Weight-Loss Costs: A critical look at gastric surgery
By Ben Harder
Obese people who opt for weight-loss surgery incur increased odds of subsequent hospitalization and, in some groups, a substantial risk of death, say researchers who have investigated this burgeoning treatment. Even so, some of the scientists say, those risks may be justified.
Gastric-bypass surgery—which detours food around most of the stomach—and other weight-loss, or bariatric, operations usually mitigate numerous conditions, including diabetes, sleep apnea, and high blood pressure and cholesterol. Nationwide, surgery is an option for about 10 million severely obese people, says David R. Flum of the University of Washington in Seattle.
Five times as many women as men choose a weight-loss operation, usually after dieting and exercise fail, according to an analysis of hospital records by Heena P. Santry of the University of Chicago and her colleagues. They found that the surgical patients are primarily people from wealthy communities and who have private insurance.

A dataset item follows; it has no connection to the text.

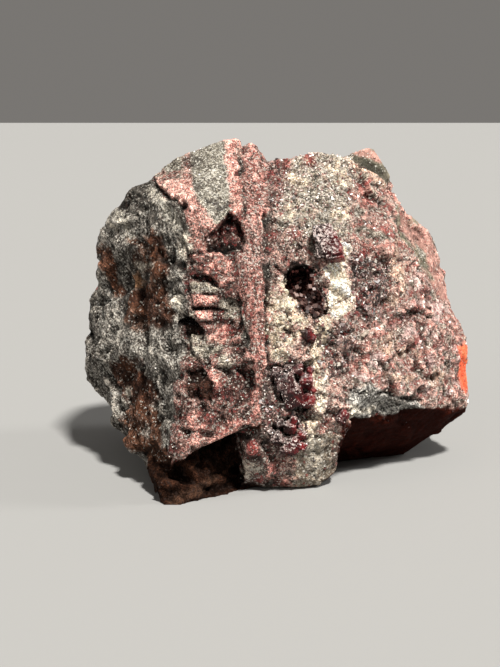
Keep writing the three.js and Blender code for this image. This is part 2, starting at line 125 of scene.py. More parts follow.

Santry’s team estimates that doctors performed 102,794 bariatric operations in 2003, up from 13,365 in 1998. More than 80 percent of the procedures were gastric bypasses.
Rates of immediate deaths and complications from weight-loss surgery stayed even during the years investigated, but average recovery time in the hospital decreased from 4.5 to 3.3 days, Santry’s team reports in the Oct. 19 Journal of the American Medical Association (JAMA).
The operations nevertheless have substantial risks. David S. Zingmond of the University of California, Los Angeles and two colleagues found signs that gastric bypass increased the risk of serious health problems for several years. For example, 19.3 percent of California patients who had undergone the surgery returned to a hospital within a year. By comparison, only 7.9 percent had been hospitalized in the year before the surgery.
Hospitalization rates hovered around 15 percent or higher during the second and third years after gastric bypass, Zingmond’s team reports in the same JAMA issue. Costs associated with the 3-year increase in hospitalization could amount to roughly half again the $25,000 price tag for the surgery, the researchers say.
Such costs might have already dissuaded insurance companies from readily sponsoring weight-loss operations for some patients, Zingmond says. Gastric-bypass operations in California peaked in 2003, before declining by nearly 15 percent in 2004, he notes.
In a third report in JAMA, Flum and other Seattle-based investigators examined surgery’s risks among bariatric patients who receive Medicare. Those patients, who account for about 6 percent of bariatric surgeries nationwide, tend to be disabled by their obesity, Flum says. This might give them more to gain by surgery.
The researchers found that 2 percent of Medicare patients died within a month of surgery and 4.6 percent died within a year. Those death rates exceed comparable values for elective coronary-bypass and hip-replacement operations as well as rates in past studies of bariatric operations that were performed by well-practiced surgeons on select patients.
Among the Medicare patients, those who were male, older than 65 years, or had the surgery performed by teams with limited experience in bariatric procedures had the highest risk of dying in the first 3 months or year after surgery, Flum’s team found.
“It’s not that we shouldn’t do the operation,” says Flum. “It’s the only intervention that provides significant and sustained weight loss for obese individuals.” But patients, doctors, and institutions that pay for health care, he says, must consider the risks in deciding who should receive an operation and where.